You can still do this if you don't care of the mentioned issues.

sharptooth
+2  A: 

If the run time of your program is very short, it should not be a problem. However, being too lazy to free what you allocate and losing track of what you allocate are two entirely different things. If you have simply lost track, its time to ask yourself if you actually know what your code is doing to a computer.

If you are just in a hurry or lazy and the life of your program is small in relation to what it actually allocates (i.e. allocating 10 MB per second is not small if running for 30 seconds) .. then you should be OK.

The only 'noble' argument regarding freeing allocated memory sets in when a program exits .. should one free everything to keep valgrind from complaining about leaks, or just let the OS do it? That entirely depends on the OS and if your code might become a library and not a short running executable.

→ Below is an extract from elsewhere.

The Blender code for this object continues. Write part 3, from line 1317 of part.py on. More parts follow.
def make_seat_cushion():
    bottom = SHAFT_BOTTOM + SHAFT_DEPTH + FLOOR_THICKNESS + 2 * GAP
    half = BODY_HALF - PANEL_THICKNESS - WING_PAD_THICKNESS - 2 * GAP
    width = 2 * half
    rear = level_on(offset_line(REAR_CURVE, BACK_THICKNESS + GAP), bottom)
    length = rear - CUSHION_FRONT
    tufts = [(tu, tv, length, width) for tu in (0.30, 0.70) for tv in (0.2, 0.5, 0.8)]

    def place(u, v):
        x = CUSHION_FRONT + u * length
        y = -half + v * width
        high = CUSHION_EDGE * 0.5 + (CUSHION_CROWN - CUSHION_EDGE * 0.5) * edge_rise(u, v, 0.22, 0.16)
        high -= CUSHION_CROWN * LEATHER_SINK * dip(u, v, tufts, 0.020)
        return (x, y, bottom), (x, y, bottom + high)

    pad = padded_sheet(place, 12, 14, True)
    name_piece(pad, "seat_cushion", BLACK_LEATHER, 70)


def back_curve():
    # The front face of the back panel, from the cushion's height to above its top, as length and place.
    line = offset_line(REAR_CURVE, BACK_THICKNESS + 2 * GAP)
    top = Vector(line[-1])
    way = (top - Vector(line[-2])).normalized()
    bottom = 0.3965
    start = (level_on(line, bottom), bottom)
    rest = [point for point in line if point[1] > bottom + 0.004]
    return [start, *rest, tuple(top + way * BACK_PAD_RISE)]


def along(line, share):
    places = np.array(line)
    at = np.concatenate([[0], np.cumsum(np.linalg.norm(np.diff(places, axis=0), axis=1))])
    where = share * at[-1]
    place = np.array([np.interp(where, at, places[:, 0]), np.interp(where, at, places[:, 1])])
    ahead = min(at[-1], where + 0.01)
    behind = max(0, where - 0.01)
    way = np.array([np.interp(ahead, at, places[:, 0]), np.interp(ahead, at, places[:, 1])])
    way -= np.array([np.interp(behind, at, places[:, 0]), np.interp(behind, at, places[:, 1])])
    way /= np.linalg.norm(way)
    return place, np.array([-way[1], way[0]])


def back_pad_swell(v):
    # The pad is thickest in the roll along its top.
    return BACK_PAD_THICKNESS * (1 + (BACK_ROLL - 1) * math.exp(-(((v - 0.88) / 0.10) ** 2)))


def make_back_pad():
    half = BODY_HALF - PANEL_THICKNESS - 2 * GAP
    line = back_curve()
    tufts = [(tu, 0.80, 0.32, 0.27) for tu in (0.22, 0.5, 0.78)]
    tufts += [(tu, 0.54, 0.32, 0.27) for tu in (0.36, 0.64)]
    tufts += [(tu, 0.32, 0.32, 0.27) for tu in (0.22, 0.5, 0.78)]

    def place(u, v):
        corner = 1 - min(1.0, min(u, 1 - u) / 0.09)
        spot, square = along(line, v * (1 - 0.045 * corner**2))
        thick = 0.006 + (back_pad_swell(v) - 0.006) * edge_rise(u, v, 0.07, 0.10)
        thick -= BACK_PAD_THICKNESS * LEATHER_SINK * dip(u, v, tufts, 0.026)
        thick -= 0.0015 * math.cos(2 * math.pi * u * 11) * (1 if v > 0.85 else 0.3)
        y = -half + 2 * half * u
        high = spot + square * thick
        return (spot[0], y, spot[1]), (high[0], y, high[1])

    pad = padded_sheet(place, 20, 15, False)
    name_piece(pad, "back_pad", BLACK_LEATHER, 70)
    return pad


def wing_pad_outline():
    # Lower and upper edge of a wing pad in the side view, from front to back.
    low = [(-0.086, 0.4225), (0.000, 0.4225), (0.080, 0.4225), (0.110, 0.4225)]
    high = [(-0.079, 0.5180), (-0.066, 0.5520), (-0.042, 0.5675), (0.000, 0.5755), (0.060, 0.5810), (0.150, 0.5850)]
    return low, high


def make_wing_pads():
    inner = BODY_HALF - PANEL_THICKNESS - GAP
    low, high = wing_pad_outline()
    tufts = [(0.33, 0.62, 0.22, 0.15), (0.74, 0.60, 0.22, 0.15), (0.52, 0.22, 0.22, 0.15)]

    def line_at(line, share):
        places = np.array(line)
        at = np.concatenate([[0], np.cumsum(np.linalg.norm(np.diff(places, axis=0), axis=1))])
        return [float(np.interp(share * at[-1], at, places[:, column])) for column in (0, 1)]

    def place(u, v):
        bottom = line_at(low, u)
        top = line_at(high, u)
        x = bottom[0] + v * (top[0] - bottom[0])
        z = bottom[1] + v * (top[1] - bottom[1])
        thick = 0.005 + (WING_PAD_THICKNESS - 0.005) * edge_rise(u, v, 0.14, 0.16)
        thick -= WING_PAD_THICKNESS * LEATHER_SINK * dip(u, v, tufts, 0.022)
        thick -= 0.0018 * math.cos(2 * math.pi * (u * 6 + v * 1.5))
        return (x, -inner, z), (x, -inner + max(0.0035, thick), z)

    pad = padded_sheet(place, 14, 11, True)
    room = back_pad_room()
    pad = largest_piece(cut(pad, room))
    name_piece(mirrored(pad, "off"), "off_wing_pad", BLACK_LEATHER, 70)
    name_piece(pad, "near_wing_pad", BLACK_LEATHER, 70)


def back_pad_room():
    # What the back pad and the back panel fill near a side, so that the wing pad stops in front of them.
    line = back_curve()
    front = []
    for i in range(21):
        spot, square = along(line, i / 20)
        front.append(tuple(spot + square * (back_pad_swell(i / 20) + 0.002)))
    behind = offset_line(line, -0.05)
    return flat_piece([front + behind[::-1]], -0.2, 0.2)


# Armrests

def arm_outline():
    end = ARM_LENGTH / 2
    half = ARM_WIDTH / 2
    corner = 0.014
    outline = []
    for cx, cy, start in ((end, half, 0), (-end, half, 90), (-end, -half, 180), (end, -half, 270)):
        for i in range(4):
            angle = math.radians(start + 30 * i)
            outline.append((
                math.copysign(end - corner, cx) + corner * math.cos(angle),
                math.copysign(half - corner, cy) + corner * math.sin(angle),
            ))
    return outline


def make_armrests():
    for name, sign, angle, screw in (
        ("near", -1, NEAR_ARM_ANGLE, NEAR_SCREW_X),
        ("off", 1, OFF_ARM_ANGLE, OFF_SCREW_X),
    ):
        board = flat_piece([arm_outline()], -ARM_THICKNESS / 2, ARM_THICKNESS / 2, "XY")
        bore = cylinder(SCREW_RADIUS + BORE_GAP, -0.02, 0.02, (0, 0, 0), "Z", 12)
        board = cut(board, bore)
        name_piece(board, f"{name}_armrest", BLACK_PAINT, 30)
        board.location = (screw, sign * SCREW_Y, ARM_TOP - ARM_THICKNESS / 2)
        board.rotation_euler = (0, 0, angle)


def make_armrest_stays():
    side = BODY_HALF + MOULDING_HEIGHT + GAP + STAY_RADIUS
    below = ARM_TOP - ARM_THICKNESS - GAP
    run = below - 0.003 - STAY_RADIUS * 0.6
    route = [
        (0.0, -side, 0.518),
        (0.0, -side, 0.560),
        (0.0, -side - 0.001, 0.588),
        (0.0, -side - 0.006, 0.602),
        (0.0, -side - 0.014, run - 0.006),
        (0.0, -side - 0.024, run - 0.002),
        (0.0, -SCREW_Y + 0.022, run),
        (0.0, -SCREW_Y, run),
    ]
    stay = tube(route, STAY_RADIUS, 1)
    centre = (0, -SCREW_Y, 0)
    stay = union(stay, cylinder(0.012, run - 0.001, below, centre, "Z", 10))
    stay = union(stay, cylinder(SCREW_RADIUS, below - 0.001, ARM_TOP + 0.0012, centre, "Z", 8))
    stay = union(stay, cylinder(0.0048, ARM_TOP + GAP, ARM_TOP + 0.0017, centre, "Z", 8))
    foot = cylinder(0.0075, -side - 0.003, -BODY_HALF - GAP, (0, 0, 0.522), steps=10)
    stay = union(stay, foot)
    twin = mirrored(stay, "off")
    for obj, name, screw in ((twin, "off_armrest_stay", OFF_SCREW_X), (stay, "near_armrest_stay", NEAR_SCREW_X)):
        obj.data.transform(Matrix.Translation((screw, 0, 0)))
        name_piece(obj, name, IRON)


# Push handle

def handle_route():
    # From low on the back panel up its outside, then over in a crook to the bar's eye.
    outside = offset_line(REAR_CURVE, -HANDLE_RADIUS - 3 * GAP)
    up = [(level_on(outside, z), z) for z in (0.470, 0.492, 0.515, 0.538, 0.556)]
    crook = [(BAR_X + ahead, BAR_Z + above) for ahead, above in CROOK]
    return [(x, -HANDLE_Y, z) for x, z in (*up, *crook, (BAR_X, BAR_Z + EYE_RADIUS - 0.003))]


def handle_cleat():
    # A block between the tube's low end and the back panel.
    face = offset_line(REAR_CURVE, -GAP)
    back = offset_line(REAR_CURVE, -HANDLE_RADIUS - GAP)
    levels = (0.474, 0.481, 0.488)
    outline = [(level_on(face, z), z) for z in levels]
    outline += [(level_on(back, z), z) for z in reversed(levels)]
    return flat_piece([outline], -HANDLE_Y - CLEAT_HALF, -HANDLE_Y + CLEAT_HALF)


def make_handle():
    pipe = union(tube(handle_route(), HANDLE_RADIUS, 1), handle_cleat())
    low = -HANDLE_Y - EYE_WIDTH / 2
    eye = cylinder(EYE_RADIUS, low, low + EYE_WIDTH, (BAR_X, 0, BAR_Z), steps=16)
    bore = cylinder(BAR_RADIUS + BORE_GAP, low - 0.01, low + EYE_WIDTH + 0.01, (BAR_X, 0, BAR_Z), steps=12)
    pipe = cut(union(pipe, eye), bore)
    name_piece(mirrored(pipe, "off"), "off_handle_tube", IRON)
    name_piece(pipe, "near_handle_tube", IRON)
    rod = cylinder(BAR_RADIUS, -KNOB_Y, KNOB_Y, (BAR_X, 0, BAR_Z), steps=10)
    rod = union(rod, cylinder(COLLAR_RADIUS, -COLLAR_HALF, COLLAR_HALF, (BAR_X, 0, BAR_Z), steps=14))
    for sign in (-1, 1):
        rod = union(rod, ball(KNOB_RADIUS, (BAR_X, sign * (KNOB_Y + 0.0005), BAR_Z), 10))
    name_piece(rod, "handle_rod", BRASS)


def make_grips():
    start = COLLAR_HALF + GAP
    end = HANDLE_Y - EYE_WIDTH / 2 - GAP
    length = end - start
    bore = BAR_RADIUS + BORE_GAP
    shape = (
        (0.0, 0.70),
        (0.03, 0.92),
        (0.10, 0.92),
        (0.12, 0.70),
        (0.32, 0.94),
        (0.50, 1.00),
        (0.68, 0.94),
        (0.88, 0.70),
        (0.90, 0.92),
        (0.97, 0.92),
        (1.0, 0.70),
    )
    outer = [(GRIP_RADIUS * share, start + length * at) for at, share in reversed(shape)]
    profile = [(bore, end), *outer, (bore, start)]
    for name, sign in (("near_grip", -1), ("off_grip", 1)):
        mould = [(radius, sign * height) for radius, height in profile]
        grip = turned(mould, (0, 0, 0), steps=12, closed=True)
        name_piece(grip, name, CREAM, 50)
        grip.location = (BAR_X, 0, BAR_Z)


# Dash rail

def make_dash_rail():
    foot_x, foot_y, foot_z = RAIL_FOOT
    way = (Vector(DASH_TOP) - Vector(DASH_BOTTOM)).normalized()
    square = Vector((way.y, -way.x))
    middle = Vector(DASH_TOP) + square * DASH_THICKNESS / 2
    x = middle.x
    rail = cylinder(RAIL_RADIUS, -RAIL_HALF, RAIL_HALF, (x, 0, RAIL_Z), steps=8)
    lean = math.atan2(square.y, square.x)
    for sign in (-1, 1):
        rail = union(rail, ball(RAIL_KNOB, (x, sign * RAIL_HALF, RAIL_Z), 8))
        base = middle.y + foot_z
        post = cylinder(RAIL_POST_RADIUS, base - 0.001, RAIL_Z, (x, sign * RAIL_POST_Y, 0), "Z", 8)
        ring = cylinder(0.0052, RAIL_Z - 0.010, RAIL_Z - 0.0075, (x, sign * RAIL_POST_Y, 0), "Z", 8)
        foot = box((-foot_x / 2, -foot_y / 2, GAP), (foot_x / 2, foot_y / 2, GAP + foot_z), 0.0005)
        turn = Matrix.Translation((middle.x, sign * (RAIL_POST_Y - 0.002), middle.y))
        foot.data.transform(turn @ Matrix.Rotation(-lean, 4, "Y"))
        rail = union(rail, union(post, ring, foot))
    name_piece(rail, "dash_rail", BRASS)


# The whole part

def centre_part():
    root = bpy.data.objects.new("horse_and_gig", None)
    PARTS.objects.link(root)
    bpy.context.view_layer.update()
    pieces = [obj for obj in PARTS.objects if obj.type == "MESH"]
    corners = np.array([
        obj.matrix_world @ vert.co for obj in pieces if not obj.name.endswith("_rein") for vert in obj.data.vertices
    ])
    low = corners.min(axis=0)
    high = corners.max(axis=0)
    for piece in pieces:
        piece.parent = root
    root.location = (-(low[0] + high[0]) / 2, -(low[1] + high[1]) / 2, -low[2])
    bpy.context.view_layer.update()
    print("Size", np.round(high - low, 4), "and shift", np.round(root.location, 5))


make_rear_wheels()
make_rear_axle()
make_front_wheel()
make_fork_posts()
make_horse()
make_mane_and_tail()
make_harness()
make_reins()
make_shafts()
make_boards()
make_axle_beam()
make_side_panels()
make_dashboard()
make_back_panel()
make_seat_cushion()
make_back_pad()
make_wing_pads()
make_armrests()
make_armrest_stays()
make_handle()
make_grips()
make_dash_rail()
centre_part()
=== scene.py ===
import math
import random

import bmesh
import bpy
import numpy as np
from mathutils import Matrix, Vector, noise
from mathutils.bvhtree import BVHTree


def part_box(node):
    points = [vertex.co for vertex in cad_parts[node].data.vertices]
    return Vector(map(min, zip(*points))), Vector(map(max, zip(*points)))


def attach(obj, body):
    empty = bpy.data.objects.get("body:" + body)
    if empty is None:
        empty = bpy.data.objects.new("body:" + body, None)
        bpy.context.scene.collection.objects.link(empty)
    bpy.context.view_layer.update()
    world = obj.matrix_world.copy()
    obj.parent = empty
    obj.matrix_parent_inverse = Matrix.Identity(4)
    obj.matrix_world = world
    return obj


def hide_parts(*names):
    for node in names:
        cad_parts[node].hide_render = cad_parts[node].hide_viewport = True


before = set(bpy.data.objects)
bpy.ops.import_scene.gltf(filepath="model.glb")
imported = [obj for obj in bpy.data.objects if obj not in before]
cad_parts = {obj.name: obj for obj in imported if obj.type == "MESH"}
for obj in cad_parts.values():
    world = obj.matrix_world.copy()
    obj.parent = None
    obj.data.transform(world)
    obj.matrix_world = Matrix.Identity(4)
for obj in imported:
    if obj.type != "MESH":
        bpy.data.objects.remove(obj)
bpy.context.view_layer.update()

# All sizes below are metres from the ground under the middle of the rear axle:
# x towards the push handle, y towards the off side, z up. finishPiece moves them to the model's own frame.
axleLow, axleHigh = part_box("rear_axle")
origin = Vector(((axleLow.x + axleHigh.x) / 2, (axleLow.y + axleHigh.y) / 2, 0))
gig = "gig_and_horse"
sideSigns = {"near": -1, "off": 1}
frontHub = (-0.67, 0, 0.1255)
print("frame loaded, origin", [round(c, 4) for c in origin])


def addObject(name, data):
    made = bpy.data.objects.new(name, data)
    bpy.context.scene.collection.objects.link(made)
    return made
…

Leaks during run time are generally bad, unless you know your program will run in a short amount of time and not cause other programs far more important than your's as far as the OS is concerned to skid to dirty paging.

Tim Post
A: 

If it is non-trivial for you to determine where to deallocate the memory, I would be concerned that other aspects of the data structure manipulation may not be fully understood either.

Kim Reece
I understand the manipulations quite well.
+5  A: 

Sometimes not deallocating memory is the right thing to do.

I used to write compilers. After building the parse tree and traversing it to write the intermediate code, we would simply just exit. Deallocating the tree would have

  • added a bit of slowness to the compiler, which we wanted of course to be as fast as possible.
  • taken up code space
  • taken time to code and test the deallocators
  • violated the "no code executes better than 'no code'" dictum.

HTH! FWIW, this was "back in the day" when memory was non-virtual and minimal, the boxes were much slower, and the first two were non-trivial considerations.